* _Task prompt_
In the listing below, find the line with "return material", then repeat exactly every line from the top through that one.

* _Data excerpt_
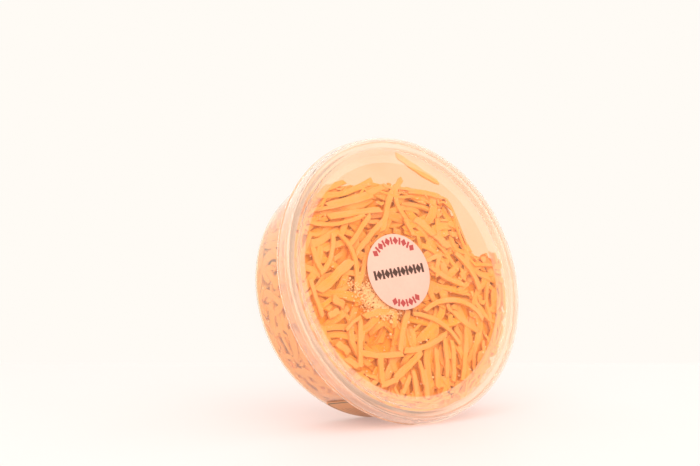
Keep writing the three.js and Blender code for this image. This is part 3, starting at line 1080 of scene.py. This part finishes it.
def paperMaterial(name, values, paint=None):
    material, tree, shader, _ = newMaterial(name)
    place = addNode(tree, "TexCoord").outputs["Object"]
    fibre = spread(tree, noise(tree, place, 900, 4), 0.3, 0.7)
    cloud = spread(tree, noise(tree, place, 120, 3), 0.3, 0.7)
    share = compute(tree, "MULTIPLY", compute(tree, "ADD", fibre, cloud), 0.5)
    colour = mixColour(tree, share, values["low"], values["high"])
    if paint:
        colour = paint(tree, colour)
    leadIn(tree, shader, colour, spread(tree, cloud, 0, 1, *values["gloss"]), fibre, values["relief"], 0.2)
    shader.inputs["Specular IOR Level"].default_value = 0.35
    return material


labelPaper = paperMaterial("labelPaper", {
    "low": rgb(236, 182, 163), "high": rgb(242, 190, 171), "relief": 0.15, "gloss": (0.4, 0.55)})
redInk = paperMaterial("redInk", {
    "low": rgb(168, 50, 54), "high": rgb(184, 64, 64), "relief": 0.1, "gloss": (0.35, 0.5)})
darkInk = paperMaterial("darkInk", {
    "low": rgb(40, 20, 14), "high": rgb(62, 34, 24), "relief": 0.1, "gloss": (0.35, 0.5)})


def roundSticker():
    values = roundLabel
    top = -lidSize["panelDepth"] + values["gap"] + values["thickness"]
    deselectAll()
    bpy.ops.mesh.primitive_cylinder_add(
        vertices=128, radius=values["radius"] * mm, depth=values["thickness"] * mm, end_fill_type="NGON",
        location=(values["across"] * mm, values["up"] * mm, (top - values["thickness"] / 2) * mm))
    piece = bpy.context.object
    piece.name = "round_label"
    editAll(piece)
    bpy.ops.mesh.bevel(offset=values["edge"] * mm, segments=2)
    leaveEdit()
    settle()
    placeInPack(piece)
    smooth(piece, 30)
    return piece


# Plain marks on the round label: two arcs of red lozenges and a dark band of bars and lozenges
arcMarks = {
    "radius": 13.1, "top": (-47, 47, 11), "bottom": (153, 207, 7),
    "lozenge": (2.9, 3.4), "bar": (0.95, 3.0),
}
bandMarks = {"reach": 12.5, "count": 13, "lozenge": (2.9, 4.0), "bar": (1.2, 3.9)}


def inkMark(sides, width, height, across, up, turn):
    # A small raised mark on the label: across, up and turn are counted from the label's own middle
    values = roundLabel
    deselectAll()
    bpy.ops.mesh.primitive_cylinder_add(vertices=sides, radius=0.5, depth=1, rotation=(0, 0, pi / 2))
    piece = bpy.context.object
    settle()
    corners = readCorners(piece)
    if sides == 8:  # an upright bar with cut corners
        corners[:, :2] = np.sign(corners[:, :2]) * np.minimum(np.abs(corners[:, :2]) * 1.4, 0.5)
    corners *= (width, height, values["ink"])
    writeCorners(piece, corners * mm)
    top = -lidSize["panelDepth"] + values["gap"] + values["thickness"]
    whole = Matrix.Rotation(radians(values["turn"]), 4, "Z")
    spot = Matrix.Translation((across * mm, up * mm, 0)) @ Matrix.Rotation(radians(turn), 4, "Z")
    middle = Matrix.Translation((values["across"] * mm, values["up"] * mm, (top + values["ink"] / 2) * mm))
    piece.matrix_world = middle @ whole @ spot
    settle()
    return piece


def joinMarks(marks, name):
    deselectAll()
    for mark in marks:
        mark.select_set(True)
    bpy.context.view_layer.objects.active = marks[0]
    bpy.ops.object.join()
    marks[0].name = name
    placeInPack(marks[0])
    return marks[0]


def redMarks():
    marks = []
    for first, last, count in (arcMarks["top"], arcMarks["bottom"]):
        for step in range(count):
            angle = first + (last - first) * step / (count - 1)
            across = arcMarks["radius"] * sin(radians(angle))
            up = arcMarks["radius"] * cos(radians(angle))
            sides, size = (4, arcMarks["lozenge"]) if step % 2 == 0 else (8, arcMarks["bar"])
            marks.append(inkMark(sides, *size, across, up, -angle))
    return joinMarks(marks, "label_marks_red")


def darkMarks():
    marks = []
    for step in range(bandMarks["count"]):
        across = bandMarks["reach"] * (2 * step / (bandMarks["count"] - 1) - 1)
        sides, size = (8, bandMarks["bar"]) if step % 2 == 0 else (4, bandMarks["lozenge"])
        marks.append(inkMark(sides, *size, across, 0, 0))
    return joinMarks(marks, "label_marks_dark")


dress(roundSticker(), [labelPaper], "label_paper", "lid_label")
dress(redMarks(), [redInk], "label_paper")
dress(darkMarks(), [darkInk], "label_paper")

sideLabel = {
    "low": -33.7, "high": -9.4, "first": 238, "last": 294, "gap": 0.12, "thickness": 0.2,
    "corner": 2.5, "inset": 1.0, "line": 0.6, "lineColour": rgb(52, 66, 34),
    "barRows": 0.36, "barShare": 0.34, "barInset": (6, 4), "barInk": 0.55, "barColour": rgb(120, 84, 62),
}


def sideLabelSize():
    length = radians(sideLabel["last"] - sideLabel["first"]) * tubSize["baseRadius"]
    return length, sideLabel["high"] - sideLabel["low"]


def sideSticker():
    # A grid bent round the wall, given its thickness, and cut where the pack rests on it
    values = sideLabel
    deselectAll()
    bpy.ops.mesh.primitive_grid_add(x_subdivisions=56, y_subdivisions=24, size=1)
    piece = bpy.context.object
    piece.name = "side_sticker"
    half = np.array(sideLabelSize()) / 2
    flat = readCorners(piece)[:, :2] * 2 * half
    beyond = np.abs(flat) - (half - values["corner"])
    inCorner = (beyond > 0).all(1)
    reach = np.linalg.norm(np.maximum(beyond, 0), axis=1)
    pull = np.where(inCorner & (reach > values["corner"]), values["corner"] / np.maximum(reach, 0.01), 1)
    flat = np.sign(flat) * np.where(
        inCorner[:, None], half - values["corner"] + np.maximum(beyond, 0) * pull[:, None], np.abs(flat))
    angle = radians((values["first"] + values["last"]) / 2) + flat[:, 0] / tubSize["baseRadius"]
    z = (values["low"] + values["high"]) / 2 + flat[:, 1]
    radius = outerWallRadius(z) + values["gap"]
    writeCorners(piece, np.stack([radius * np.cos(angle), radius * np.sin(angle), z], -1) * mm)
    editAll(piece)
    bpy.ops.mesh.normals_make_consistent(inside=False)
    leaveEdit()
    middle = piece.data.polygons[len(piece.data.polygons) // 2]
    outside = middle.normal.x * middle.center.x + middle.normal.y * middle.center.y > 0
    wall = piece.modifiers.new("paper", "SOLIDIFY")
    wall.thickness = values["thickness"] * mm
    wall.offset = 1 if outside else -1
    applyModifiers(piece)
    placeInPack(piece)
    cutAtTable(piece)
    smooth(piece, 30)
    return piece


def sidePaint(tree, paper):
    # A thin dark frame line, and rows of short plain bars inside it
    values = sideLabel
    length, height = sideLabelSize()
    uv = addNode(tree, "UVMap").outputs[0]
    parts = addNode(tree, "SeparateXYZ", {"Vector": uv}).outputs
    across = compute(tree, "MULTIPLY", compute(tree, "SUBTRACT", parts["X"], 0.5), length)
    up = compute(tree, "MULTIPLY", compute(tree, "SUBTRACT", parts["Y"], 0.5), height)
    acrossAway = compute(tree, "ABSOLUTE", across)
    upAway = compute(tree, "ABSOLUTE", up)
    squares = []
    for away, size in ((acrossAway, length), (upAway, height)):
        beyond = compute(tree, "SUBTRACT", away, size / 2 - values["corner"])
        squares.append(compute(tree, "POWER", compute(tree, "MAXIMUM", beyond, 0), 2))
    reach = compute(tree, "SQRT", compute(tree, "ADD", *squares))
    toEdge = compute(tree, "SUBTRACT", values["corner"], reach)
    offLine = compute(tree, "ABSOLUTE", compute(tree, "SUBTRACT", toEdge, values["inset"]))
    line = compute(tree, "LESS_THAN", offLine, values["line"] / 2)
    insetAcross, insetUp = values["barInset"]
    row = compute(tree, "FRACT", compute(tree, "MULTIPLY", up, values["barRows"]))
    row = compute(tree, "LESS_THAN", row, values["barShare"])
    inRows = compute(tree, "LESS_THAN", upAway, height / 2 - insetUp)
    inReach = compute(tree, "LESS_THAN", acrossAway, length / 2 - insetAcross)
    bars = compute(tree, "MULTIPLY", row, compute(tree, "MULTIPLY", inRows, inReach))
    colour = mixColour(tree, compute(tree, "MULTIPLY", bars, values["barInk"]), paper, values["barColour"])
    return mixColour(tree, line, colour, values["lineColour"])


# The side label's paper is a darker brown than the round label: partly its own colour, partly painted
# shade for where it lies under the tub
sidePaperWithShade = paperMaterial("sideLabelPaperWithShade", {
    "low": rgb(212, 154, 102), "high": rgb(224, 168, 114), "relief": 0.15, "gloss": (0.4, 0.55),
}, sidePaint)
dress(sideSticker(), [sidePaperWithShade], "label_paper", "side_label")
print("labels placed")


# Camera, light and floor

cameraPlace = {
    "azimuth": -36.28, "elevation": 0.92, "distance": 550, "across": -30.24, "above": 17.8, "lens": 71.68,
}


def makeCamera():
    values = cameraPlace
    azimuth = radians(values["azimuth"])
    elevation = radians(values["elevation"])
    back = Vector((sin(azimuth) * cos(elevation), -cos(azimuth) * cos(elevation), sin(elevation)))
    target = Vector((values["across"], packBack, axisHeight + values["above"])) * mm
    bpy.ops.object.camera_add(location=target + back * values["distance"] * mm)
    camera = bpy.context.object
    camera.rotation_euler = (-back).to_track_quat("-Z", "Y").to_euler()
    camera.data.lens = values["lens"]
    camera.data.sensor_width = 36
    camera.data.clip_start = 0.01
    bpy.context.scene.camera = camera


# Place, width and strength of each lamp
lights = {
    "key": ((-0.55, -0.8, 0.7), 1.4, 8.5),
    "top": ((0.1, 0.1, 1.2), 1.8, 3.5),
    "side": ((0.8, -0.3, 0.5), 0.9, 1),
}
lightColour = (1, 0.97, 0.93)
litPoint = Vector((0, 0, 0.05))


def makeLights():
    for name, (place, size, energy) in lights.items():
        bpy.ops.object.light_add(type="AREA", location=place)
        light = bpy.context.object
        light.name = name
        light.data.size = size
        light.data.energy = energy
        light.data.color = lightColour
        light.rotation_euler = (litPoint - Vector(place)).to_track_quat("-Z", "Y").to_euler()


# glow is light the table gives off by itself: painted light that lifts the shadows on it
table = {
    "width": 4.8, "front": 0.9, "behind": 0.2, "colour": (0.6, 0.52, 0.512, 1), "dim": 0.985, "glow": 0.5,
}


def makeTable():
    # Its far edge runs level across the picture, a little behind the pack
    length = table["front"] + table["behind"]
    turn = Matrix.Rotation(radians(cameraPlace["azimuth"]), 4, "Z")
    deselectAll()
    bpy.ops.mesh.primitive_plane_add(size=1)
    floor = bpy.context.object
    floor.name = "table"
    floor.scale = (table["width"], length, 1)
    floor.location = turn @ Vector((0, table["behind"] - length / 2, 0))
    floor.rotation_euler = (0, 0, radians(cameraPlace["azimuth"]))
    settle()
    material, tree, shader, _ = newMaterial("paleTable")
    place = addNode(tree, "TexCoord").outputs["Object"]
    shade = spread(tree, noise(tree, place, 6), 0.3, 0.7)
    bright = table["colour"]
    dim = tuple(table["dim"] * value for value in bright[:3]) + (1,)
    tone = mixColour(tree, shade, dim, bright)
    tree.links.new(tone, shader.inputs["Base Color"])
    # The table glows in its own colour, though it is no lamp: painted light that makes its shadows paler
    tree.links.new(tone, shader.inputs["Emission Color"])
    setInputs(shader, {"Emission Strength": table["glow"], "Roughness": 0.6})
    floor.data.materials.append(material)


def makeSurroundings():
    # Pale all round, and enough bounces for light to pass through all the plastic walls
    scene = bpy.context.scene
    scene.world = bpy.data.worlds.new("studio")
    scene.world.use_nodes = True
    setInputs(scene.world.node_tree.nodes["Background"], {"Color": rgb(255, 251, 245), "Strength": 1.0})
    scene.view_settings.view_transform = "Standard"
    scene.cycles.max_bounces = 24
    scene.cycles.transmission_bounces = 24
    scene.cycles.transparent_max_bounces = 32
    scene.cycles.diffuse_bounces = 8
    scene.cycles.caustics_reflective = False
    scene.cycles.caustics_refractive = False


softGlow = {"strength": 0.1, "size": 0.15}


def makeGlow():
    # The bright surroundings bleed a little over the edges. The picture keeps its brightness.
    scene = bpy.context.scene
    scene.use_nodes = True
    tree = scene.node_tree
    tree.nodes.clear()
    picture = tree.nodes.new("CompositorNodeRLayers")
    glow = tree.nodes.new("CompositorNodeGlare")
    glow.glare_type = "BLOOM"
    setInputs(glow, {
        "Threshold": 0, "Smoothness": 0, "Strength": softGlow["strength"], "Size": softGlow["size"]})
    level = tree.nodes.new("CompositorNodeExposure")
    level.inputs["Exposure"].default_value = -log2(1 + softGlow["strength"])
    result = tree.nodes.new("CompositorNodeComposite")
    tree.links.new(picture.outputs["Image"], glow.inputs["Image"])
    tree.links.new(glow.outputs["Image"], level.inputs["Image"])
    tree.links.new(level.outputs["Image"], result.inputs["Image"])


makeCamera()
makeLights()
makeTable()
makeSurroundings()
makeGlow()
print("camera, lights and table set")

* _Complete output_
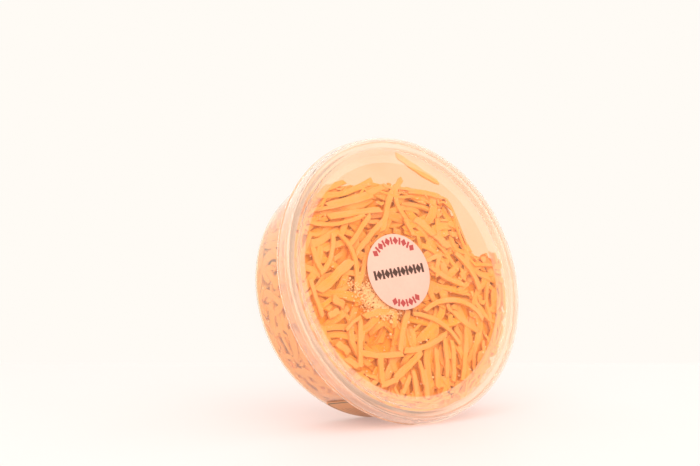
Keep writing the three.js and Blender code for this image. This is part 3, starting at line 1080 of scene.py. This part finishes it.
def paperMaterial(name, values, paint=None):
    material, tree, shader, _ = newMaterial(name)
    place = addNode(tree, "TexCoord").outputs["Object"]
    fibre = spread(tree, noise(tree, place, 900, 4), 0.3, 0.7)
    cloud = spread(tree, noise(tree, place, 120, 3), 0.3, 0.7)
    share = compute(tree, "MULTIPLY", compute(tree, "ADD", fibre, cloud), 0.5)
    colour = mixColour(tree, share, values["low"], values["high"])
    if paint:
        colour = paint(tree, colour)
    leadIn(tree, shader, colour, spread(tree, cloud, 0, 1, *values["gloss"]), fibre, values["relief"], 0.2)
    shader.inputs["Specular IOR Level"].default_value = 0.35
    return material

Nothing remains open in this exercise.